*WHAT IS NEEDED*
Extract from the listing each line in which the word "where" appears.

Dataset excerpt:
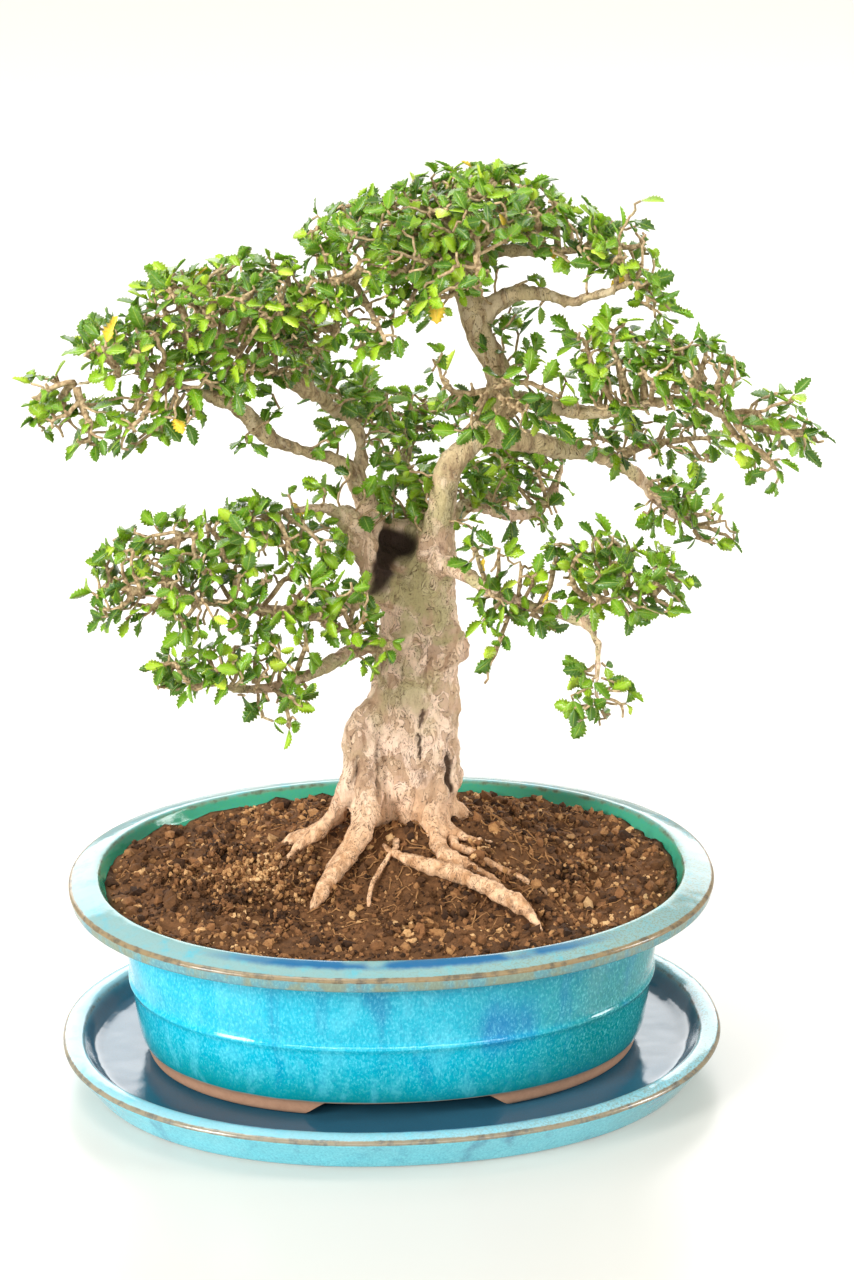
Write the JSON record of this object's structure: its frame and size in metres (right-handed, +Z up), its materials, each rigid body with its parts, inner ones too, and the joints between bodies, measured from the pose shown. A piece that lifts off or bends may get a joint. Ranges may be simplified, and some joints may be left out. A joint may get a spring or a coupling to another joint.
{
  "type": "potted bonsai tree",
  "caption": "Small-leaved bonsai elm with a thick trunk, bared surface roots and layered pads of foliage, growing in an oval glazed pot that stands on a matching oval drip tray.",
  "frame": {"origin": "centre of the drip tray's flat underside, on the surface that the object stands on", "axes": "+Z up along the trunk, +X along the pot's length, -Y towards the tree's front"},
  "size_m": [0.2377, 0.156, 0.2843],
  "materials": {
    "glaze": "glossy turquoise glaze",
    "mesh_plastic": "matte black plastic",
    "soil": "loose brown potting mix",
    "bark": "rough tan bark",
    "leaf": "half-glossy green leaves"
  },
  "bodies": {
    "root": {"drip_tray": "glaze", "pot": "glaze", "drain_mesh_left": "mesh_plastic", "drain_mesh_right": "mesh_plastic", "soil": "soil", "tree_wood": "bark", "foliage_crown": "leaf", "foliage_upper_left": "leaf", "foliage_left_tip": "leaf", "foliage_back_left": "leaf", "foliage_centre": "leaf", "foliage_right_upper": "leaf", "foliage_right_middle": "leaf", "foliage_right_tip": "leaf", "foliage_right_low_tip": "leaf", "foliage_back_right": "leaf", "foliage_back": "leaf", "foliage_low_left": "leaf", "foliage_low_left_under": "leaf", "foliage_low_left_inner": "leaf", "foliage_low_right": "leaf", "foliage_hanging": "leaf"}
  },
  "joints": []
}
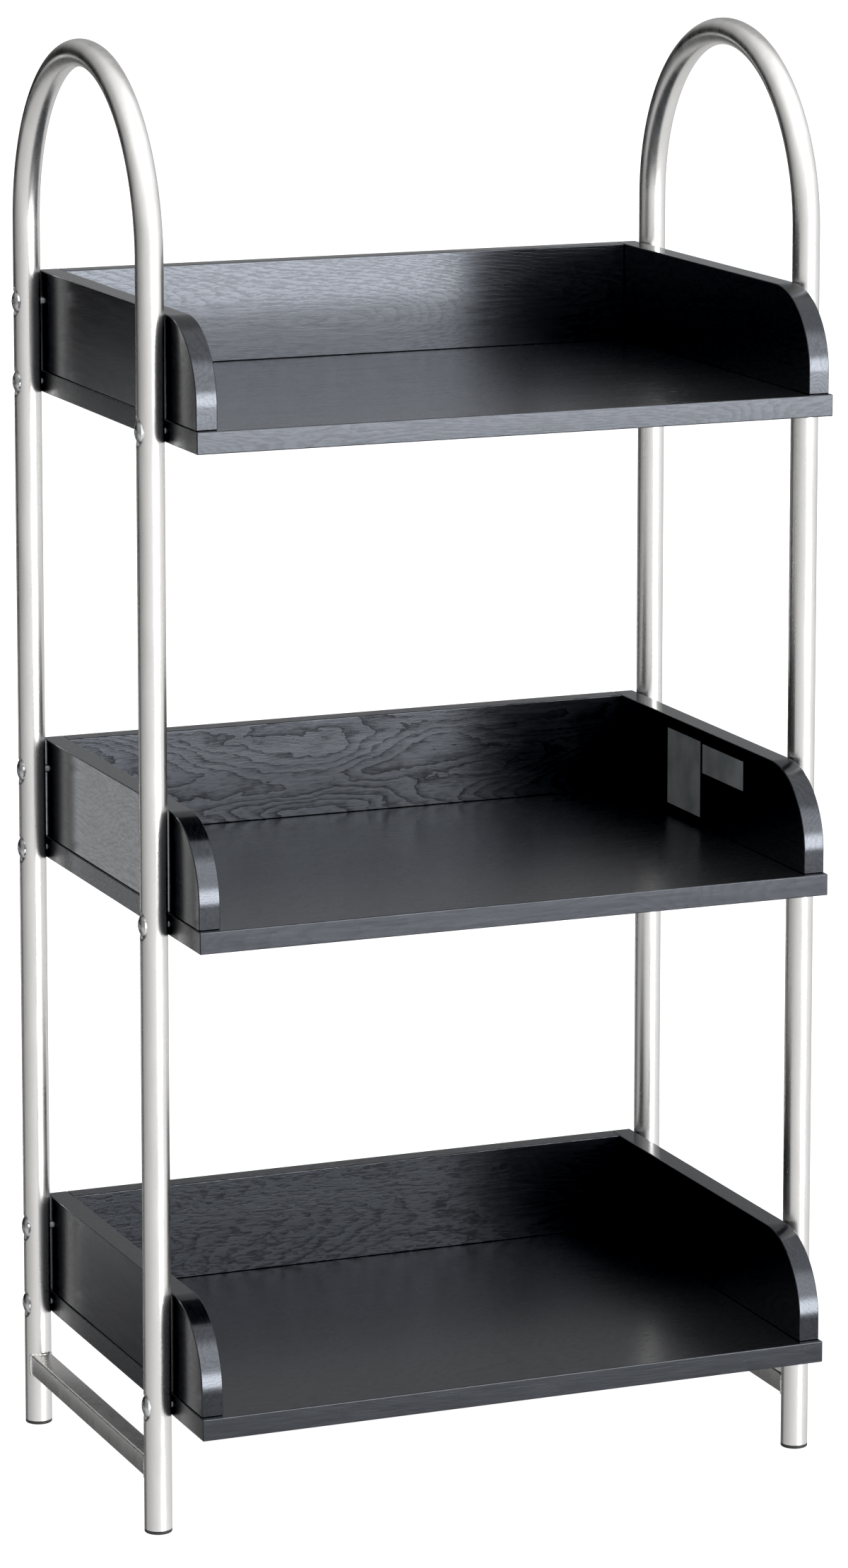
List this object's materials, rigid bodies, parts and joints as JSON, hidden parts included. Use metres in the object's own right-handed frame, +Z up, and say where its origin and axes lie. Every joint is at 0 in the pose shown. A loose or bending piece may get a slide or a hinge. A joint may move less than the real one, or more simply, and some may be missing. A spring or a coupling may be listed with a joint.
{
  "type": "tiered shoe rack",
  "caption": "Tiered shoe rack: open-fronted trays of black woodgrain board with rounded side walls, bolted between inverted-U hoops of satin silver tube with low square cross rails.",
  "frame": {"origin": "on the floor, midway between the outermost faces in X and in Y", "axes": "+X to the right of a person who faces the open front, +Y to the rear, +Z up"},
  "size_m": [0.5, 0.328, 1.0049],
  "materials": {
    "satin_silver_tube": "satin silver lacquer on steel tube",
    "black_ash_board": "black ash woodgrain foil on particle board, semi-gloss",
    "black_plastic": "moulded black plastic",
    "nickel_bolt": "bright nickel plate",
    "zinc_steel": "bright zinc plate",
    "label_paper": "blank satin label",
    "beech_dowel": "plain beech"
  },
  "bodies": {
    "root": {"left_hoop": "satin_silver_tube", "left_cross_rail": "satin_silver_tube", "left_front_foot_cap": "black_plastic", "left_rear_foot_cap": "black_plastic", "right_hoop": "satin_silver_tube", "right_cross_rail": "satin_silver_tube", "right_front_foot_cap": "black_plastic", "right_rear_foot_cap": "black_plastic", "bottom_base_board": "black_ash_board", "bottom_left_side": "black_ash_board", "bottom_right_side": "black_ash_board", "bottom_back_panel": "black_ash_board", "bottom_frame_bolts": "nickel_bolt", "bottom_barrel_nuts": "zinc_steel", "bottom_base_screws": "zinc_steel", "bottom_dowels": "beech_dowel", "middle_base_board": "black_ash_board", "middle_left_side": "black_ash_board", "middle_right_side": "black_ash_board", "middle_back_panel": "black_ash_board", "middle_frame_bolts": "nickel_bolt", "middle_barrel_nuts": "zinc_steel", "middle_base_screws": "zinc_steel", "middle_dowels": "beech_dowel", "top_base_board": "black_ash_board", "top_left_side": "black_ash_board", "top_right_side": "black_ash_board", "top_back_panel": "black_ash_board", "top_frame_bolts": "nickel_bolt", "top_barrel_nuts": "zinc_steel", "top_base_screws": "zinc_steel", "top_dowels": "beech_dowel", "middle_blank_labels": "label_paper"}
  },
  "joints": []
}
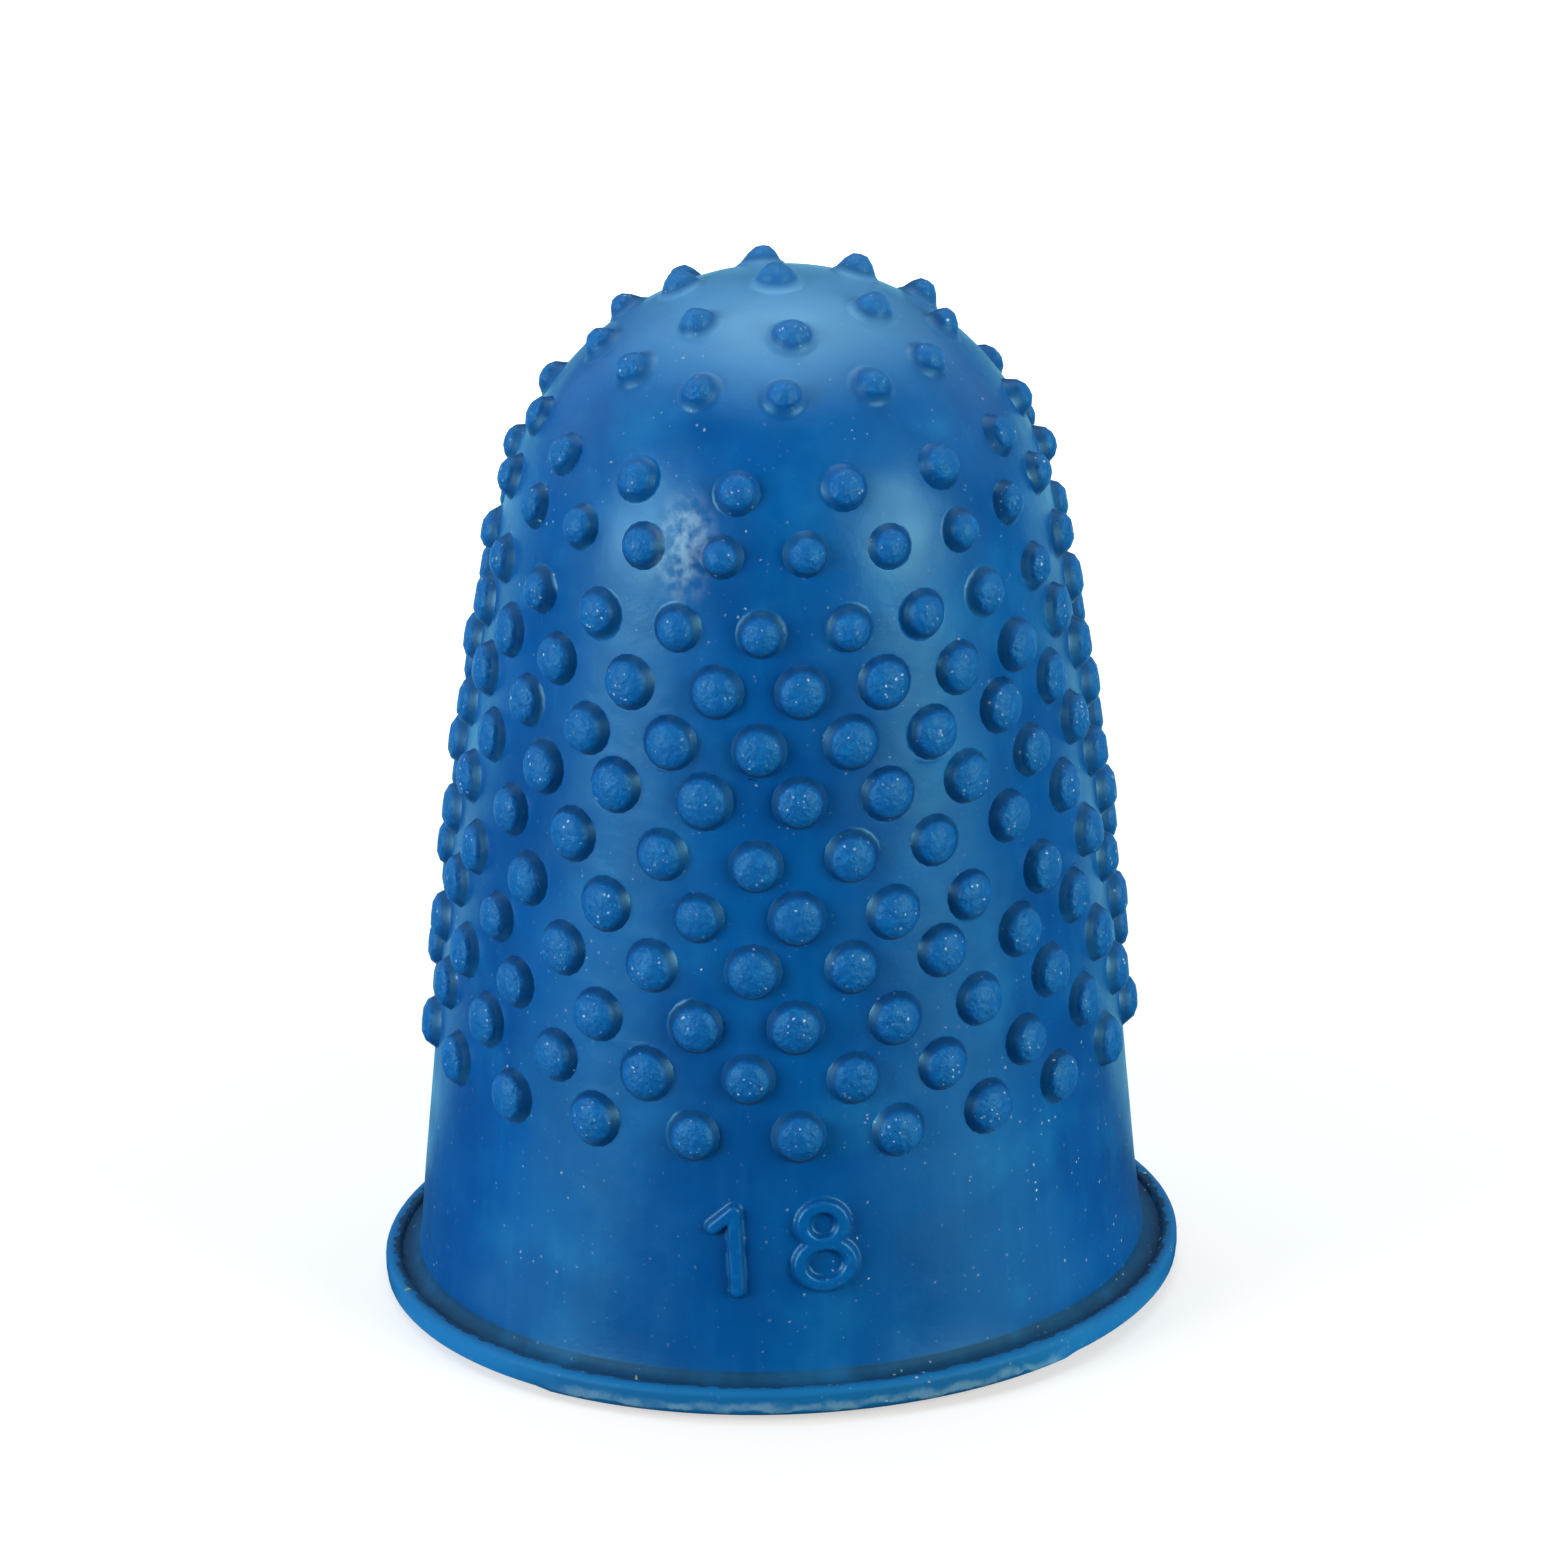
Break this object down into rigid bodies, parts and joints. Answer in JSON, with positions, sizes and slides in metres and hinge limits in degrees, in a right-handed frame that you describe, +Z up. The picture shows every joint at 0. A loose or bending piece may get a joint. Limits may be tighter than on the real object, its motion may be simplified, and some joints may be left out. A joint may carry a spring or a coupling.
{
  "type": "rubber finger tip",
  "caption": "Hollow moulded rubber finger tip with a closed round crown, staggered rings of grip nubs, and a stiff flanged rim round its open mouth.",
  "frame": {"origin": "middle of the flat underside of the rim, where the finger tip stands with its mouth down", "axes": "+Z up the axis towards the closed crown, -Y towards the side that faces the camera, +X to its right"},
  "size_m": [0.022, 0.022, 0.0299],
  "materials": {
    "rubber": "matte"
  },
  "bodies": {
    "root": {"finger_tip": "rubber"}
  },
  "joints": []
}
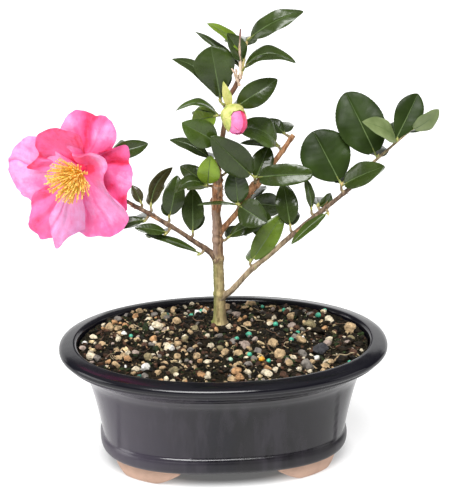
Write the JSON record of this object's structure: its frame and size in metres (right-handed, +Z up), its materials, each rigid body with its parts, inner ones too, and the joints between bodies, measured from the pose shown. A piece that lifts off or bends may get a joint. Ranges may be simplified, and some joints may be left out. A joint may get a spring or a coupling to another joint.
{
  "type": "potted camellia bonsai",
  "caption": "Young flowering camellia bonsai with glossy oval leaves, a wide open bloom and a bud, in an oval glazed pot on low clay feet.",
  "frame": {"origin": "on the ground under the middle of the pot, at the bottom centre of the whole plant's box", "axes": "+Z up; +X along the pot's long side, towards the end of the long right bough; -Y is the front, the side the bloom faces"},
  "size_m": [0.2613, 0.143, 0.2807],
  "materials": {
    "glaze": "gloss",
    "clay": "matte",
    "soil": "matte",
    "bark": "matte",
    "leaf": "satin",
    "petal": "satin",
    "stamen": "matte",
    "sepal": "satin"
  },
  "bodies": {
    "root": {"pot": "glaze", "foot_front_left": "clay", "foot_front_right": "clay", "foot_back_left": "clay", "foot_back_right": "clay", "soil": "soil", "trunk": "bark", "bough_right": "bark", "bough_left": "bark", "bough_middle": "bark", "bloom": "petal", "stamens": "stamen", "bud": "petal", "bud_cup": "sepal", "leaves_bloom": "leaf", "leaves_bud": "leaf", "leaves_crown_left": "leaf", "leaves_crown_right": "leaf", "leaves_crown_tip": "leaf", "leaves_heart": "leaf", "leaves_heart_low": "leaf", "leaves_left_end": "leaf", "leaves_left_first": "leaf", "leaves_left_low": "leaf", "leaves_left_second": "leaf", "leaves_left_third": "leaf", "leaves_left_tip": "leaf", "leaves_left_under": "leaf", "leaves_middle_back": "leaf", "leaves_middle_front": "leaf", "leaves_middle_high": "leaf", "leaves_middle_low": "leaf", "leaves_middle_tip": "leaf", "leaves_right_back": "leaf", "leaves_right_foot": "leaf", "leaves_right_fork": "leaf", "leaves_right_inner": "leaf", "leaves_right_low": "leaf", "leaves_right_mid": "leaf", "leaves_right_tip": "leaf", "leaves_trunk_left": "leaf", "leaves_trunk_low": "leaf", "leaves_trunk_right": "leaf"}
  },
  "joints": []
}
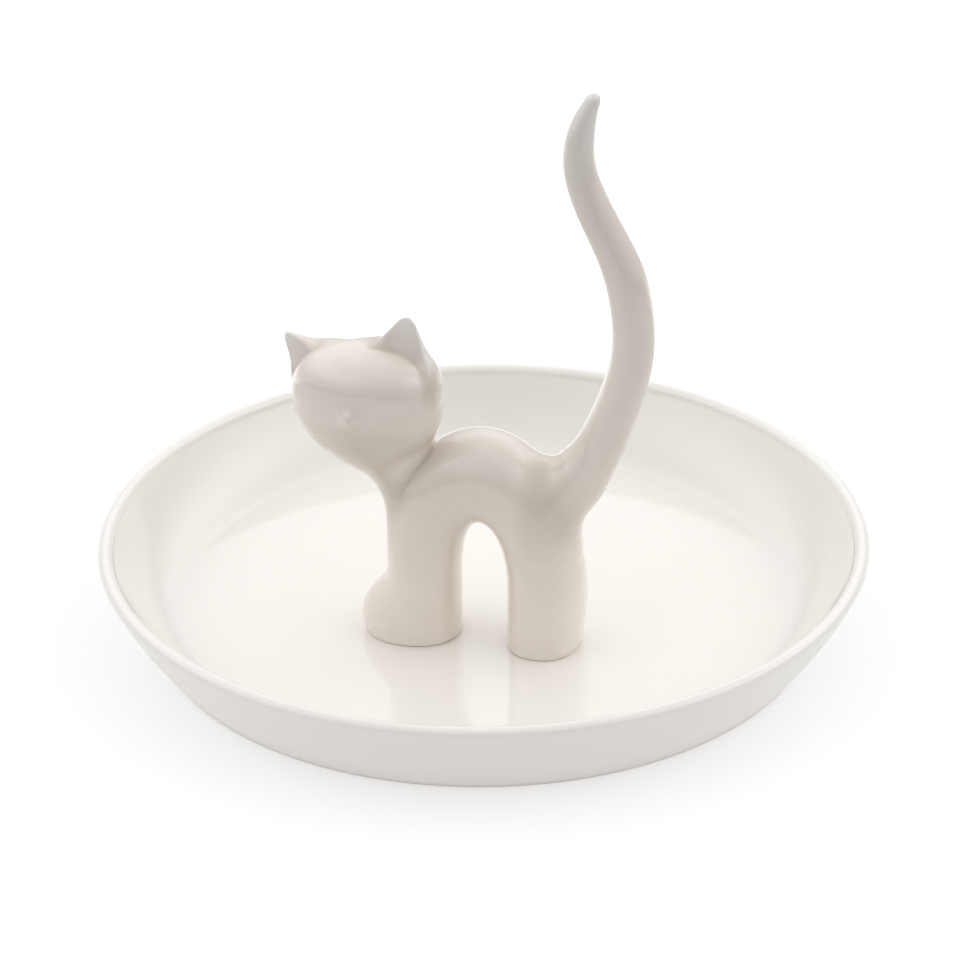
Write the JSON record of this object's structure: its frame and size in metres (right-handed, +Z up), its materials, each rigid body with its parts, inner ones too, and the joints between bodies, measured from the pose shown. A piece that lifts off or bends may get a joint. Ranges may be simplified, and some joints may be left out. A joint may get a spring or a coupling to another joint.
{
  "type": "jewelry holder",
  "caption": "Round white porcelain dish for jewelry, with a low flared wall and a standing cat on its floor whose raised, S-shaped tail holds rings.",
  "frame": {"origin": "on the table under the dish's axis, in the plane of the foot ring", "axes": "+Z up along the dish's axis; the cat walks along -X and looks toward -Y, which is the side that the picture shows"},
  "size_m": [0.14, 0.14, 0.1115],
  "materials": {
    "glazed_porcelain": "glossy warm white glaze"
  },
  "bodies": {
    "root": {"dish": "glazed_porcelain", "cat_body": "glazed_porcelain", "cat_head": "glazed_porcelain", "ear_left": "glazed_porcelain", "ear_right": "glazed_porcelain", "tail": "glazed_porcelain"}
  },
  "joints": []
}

*EXERCISE RESPONSE*
List this object's materials, rigid bodies, parts and joints as JSON, hidden parts included. Use metres in the object's own right-handed frame, +Z up, and say where its origin and axes lie. Every joint is at 0 in the pose shown. A loose or bending piece may get a slide or a hinge. A joint may move less than the real one, or more simply, and some may be missing. A spring or a coupling may be listed with a joint.
  "frame": {"origin": "middle of the flat underside of the rim, where the finger tip stands with its mouth down", "axes": "+Z up the axis towards the closed crown, -Y towards the side that faces the camera, +X to its right"},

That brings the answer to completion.